A book is not necessarily bad because a single page or chapter is. A person is not to be hated because they express an opinion that you hate.

When we limit what people can say, how they can say it, where they can say it, what they can think – then we rob the negativity of potentially damaging opinions of the positivity and creativity of healthy debate and discussion. We trap ourselves in the ultimate, barren negativity of remaining cocooned under our comfort blankie, in our bright-painted, fluffy-toy-stocked echo chamber of people who never disagree with us or challenge us.

And, without challenge, without debate, without people shouting, loudly, about things we find “problematic”, and insisting that we answer, rather than just shout “Privilege! Patriarchy! Misogyny!” at them, we slowly begin to die.

And when we die, they win.


Silence: The Quickest Way to Drain the Charge

If people cannot speak about their affliction they will be destroyed by it, or swallowed up by apathy… (Dorothee Soelle, Suffering)

“If people cannot speak about their affliction they will be destroyed by it…”

We are a social, verbally communicative species – the latter shown in the way we say that those who, for whatever reason, are non-verbal “can’t communicate effectively” – even though they often can – talking about experiences, feelings, and ideas is how we process and assess them. It’s how we seek empathy, understanding, validation, and, most importantly, help.

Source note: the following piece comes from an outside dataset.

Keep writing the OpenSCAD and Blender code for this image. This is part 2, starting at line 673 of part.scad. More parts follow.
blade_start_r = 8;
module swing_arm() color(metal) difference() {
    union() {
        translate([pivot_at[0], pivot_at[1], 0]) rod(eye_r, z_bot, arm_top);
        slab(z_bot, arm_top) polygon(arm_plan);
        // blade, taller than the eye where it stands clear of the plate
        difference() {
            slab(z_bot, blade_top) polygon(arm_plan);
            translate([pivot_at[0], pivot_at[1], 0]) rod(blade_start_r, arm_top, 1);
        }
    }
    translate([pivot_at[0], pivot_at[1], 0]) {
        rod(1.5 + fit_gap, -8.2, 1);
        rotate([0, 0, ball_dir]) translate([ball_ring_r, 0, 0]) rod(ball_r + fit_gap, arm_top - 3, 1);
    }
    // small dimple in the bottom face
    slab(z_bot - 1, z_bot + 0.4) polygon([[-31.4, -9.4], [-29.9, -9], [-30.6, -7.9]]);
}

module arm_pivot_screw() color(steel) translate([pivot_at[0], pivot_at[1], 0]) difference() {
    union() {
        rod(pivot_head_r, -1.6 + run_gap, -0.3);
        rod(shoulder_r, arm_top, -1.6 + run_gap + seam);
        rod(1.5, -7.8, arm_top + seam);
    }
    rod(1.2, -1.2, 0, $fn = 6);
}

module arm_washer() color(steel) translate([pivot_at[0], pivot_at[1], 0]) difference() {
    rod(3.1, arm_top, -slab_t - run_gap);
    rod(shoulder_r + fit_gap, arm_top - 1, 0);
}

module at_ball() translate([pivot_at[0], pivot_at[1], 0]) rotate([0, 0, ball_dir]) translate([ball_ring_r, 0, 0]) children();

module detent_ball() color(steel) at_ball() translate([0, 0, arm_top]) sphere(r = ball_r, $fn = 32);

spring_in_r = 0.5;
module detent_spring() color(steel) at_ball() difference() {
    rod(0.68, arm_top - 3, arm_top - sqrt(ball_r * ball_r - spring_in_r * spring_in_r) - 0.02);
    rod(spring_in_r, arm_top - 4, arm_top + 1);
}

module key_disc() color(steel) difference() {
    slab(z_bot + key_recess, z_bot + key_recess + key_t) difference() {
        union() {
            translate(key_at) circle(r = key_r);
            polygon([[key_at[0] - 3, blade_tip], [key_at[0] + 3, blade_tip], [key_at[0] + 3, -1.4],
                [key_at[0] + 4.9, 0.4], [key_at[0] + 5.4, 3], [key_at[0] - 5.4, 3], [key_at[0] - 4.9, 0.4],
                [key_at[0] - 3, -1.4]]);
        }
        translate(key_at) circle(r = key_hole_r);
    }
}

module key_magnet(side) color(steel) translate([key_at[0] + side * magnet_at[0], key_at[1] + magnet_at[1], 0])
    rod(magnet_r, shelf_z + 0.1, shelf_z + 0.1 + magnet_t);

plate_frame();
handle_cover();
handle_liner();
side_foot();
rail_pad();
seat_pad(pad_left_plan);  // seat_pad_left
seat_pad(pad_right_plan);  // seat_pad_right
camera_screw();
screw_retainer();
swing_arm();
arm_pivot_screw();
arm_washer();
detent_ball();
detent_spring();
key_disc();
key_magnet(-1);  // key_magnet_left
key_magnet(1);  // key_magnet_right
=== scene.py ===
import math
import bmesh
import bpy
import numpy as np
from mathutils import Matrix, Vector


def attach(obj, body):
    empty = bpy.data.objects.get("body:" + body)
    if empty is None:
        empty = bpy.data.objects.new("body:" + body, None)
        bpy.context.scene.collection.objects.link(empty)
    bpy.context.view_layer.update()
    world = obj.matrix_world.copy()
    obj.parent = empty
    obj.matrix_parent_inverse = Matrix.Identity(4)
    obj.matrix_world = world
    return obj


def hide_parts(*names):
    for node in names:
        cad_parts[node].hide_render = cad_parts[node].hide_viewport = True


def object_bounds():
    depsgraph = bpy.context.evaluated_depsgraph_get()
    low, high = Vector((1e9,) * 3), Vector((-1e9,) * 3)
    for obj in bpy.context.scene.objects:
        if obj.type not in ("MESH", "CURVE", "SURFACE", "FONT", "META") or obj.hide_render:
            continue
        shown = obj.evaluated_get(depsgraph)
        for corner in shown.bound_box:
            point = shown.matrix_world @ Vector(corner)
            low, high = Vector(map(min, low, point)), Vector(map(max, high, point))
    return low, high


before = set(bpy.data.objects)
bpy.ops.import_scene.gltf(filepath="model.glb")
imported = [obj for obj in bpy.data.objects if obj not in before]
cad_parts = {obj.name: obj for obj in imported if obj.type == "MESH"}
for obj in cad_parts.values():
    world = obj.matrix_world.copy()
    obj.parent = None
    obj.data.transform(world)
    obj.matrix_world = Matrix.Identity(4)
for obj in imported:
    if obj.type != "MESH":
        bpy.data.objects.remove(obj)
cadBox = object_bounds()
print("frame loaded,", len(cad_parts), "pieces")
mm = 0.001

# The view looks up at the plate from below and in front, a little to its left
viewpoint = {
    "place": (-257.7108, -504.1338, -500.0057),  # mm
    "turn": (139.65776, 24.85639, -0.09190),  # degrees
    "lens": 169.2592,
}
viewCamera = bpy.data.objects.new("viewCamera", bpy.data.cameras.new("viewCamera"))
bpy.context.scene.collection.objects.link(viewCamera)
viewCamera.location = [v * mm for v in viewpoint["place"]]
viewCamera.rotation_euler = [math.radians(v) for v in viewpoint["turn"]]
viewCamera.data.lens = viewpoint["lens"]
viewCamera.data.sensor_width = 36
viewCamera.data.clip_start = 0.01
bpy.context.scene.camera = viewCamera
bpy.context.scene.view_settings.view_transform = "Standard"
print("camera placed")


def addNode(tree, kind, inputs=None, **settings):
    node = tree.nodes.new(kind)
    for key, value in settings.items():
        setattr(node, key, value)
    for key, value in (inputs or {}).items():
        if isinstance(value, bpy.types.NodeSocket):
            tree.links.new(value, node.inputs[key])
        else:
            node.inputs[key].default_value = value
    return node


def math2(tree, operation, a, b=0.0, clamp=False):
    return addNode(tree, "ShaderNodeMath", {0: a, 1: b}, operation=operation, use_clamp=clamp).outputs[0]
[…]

But, all too often these days, the attitude is “you shouldn’t talk about feeling down, or things going wrong – it just depresses everyone else.”

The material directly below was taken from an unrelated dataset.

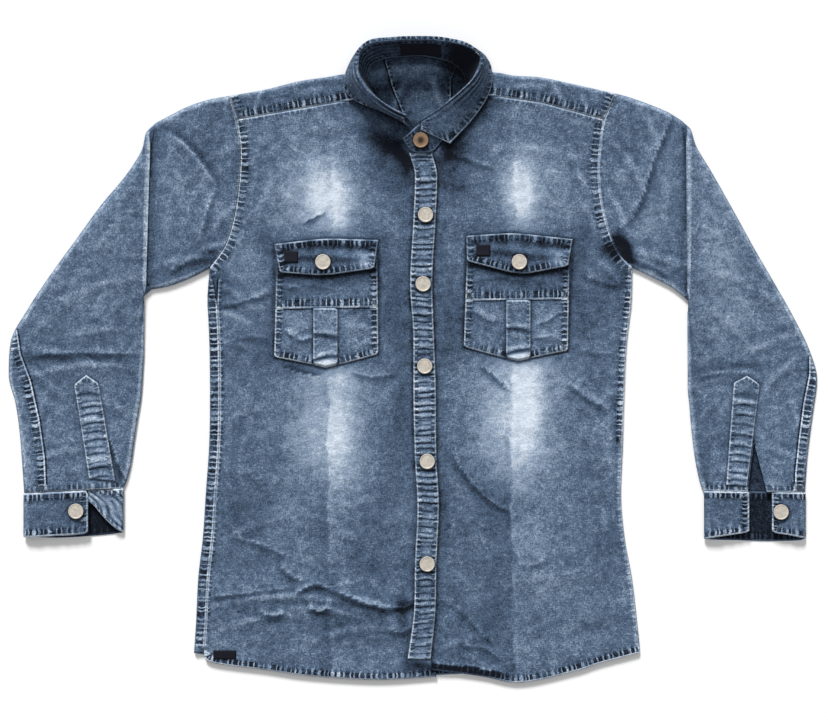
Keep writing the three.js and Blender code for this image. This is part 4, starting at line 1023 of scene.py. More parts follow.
def cuff(side):
    rows = []
    for x, bottom, z in CUFF[side]:
        top = between(x, SLEEVE[side][-1][:2], 0) - WALL / 2 - GAP
        rows.append([(x, mix(float(top), bottom, t), z) for t in (0, 0.25, 0.5, 0.75, 1)])
    grid = refine(np.array(rows, float), across=2.0, down=2.0)
    z = grid[..., 2]
    fan = np.abs(np.linspace(-1, 1, grid.shape[1])) ** 1.5
    ripple = 0.45 * np.sin(grid[..., 0] / 2.1 + 2.3 * np.sin(grid[..., 0] / 13)) * fan
    grid[..., 2] = np.where(z > 6, z + ripple, z)
    flat = unrolled(grid)
    under = np.where(z < 3, 1.35 if side == "right" else 1.0, 0.5)
    shade = 0.06 + button_shade(grid, [f"button_cuff_{side}"])
    u = np.linspace(0, 1, grid.shape[0])[:, None]
    loose = ease((0.3 - u) / 0.1) * (z > 5) if side == "right" else np.zeros_like(z)
    crumple = np.sin((grid[..., 0] + 0.8 * grid[..., 1]) / 1.5 + 2.6 * np.sin(grid[..., 1] / 6.5))
    crumple *= loose * (0.5 + 0.5 * np.sin(grid[..., 0] / 4.3 + 1) * np.sin(grid[..., 1] / 5.1))
    grid[..., 2] += 0.3 * crumple
    shade = shade + 0.5 * np.clip(-crumple, 0, 1) - 0.06 * loose
    return cloth(f"cuff_{side}", grid, round_rim=0.5,
                 looks=dict(edge_band(flat, 4.4, 4.0), flat=flat, shade=shade, shade_inside=under,
                            fade=0.34 * loose, crest=np.clip(0.5 * crest_of(grid) + 0.8 * crumple, -1, 1)))


# Collar.
def collar_stand():
    grid = np.array([[[mix(a, b, t) for a, b in zip(seam, roll)] for t in (0, 0.5, 1)]
                     for seam, roll, _ in COLLAR], float)
    grid = refine(grid, across=1.0, down=1.8)
    flat = unrolled(grid)
    looks = edge_band(flat, 3.2, 2.8)
    looks["seam_k"] = 0.5 * looks["seam_k"]
    back_part = ease((grid[..., 1] - 290) / 50)
    right_part = ease((grid[..., 0] - 34) / 20) * ease((grid[..., 1] - 320) / 20)
    across, run = flat[..., 0], flat[..., 1]
    rolls = np.sin(across / 0.85 + 1.6 * np.sin(run / 21.0)) * (0.6 + 0.4 * np.sin(run / 15.0))
    rolls = rolls * ease((20 - grid[..., 0]) / 50)
    tab = button_shade(grid, ["button_neck"]) * (grid[..., 0] > 0) * (grid[..., 1] < 300)
    cloth("collar_stand", grid, round_rim=0.5,
          looks=dict(looks, flat=flat, crest=np.clip(0.9 * rolls, -1, 1), shade_inside=0.42 + tab,
                     shade=0.2 + 0.4 * back_part + 0.9 * right_part + 0.5 * np.clip(-rolls, 0, 1)))
    return grid


def collar_fall():
    rows = [row for row in COLLAR if row[2]]
    path = []
    for i, (seam, roll, leaf) in enumerate(rows):
        ahead = np.array(rows[min(len(rows) - 1, i + 1)][1], float)
        behind = np.array(rows[max(0, i - 1)][1], float)
        seam, roll, leaf = (np.array(p, float) for p in (seam, roll, leaf))
        up = (roll - seam) / np.linalg.norm(roll - seam)
        away = np.array([behind[1] - ahead[1], ahead[0] - behind[0], 0])
        away /= np.linalg.norm(away)
        away -= up * (away @ up)
        away /= np.linalg.norm(away)
        start = roll + up * (WALL / 2 + LEAF_GAP)
        over = start - away * LEAF_TURN / 2 - up * 0.3
        turn = start + up * LEAF_GAP + away * LEAF_TURN / 2
        drop = start + away * LEAF_TURN + np.array([0, 0, -LEAF_GAP])
        column = [over, start, turn, drop]
        for t in (0.35, 0.7, 1):
            column.append(mix(drop, leaf, t) + away * 1.5 * math.sin(math.pi * t))
        path.append(column)
    path = refine_axis(np.array(path), 1, 1.0)
    corner = len(path) - 2
    grid = np.concatenate([refine_axis(path[:corner + 1], 0, 1.8), refine_axis(path[corner:], 0, 1.8)[1:]])
    flat = unrolled(grid)
    free_edge = np.concatenate([flat[0, 12:], flat[1:, -1], flat[-1, -2:12:-1]])
    turn = np.cross(free_edge[1:] - free_edge[:-1], flat.mean(axis=(0, 1)) - free_edge[:-1]).sum()
    inward = 1 if turn > 0 else -1
    looks = seam_lines(flat, [([tuple(q) for q in free_edge[::2]], 4.0 * inward, 3.6, 0.9)])
    u, run = flat[..., 0], flat[..., 1]
    rolled = np.exp(-(u / 13) ** 2)
    lines = np.sin(u + 1.6 * np.sin(run / 23.0)) * (0.65 + 0.35 * np.sin(run / 17.0 + 1))
    backed = ease((grid[..., 1] - 350) / 16)
    grid = grid + normals(grid) * (0.35 * lines * rolled)[..., None]
    near_roll = np.abs(u - 4.2) / 2.6
    on_roll = (backed > 0.5) & (near_roll < looks["seam_d"])
    looks = either({"seam_d": near_roll, "seam_s": run, "seam_e": np.full(u.shape, 9.0),
                    "seam_k": 0.9 * backed}, on_roll, looks)
    open_lines = rolled * (1 - backed)
    cloth("collar_fall", grid, round_rim=0.6,
          looks=dict(looks, flat=flat, shade=0.2 + 0.9 * np.clip(-lines, 0, 1) * open_lines, shade_inside=0.7,
                     crest=np.clip(0.2 * rolled + 1.6 * lines * open_lines, -1, 1)))


# Pieces that lie on others.
def heights(x, y, under):
    """Height of the uppermost of some pieces at each place."""
    best = np.full(x.shape, -1.0)
    for piece in under:
        tree = TREES[piece.name]
        for index in np.ndindex(x.shape):
            hit = tree.ray_cast(Vector((x[index] * MM, y[index] * MM, 0.2)), Vector((0, 0, -1)))
            if hit[0] is not None:
                best[index] = max(best[index], hit[0].z / MM)
    return best


TREES = {}


def remember(piece):
    mesh = piece.data
    co = np.empty(3 * len(mesh.vertices), np.float32)
    mesh.vertices.foreach_get("co", co)
    faces = [tuple(p.vertices) for p in mesh.polygons]
    TREES[piece.name] = BVHTree.FromPolygons([tuple(c) for c in co.reshape(-1, 3)], faces)
    return piece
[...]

On the contrary, I find peoples’ joys and successes far more depressing when I’m struggling – but I would never presume to tell them to “stop talking about it”.

There are times I keep things to myself, because I’m dealing with them, and don’t want others to be anxious over my situation, but I often do talk about struggles – firstly, because other people may have suggestions for how to end the struggles that I, caught up in the maelstrom, hadn’t thought of, and secondly because it says to others who are struggling “you’re okay – you’re not alone out here.”  Especially on social media, where everyone seeks to present the “edited highlights” of their life, to convince friends and strangers that everything is, as writer Marian Keyes says., LATT (Lovely All The Time), the dissenters, the disaffected, the hurting and humiliated, need to speak out, need to be heard – the pleasantness of others’ lives is often founded on stones drenched in our blood, or the blood of others very like us.

If you’re always positive, you become what’s known in marketing terms as “bullish” – at risk of holding on to positions, and making trades, that are unwise, and that, if you were in a more balanced frame of mind, you would have abandoned or avoided.

Positivity is what leads to risks being taken – which isn’t, in and of itself, bad; we need to take risks in order to grow and to progress – but they need to be the right risks, at the right time. And negativity is usually best for identifying those.

Returning, briefly, to that initial quote from Dorothee Soelle Dorothee Soelle, Suffering, I find myself wondering what it is that makes people want to shut down “negativity”, and thus drain away the charge of it. I’ve thought about it, and read around it, and come to the conclusion, with the help of Jim Paul and Brendan Moynihan’s book What I Learned Losing a Million Dollars, that it’s fear, a fear which arises from our habit of conflating “bad” and “failure” with “wrong”.  No one likes to be punished for being wrong, and, in certain circumstances, we are punished for it. But a failure doesn’t mean you were wrong; after all, in any game, someone has to win, or succeed, and someone has to lose, or fail. The person or team who loses didn’t do anything “wrong” – they just came up against opponents doing the same thing they did, but a little better. When it comes to people “feeling bad”, this conflation leads us, unconsciously, to believe that that person is “a failure”, that they have “done something wrong” – and our inner children shy away, remembering how the whole class could end up getting a detention because of the misbehaviour – the wrong actions, the failure to conform – of one person.  We don’t want to be associated with bad people, with failures. We don’t want to get life wrong.

And so we shut people down, shut them up, and fail in our duty to properly adult, to fully manage the full range of human emotions.

Negative Charge

The day before Good Friday, Thursday, March 24th 2016, I closed the door on the business my wife and I had been running for the last time.

We’d failed. We hadn’t been able to make it work.

Since then,  I’ve “not been doing anything” – or, as I see it, I’ve been doing everything – everything that  needs to be done to restore my equilibrium, my sense of self, so that, whatever I choose to do next at the very least won’t fail because I’m still in the same mindset I was when I left a business I loved, and had done everything in my power to avoid losing.

I have a set of cards by Eckhart Tolle, with “inspirational quotes” on each. The card I pulled just now, at random, reads

“Whenever you notice that some form of negativity has arisen within you, look on it not as a failure, but as a helpful signal that is telling you ‘wake up. Get out of your mind. Be present.’ ”

It often takes a “failure” of some kind to wake us up to what we were doing wrong – it takes the negative charge of the emotional exhaustion that comes in the wake of a loss, any kind of loss, to reveal the core emotions, energy, and strength that will lead us, eventually, to success. That’s why it’s so important to take that time – however long you need – after a loss, of whatever scale, to just be, to let the wheels of your mind spin, recover your self – the strengths, energy, and emotions that will bring you success, and to identify the sphere in which you will succeed.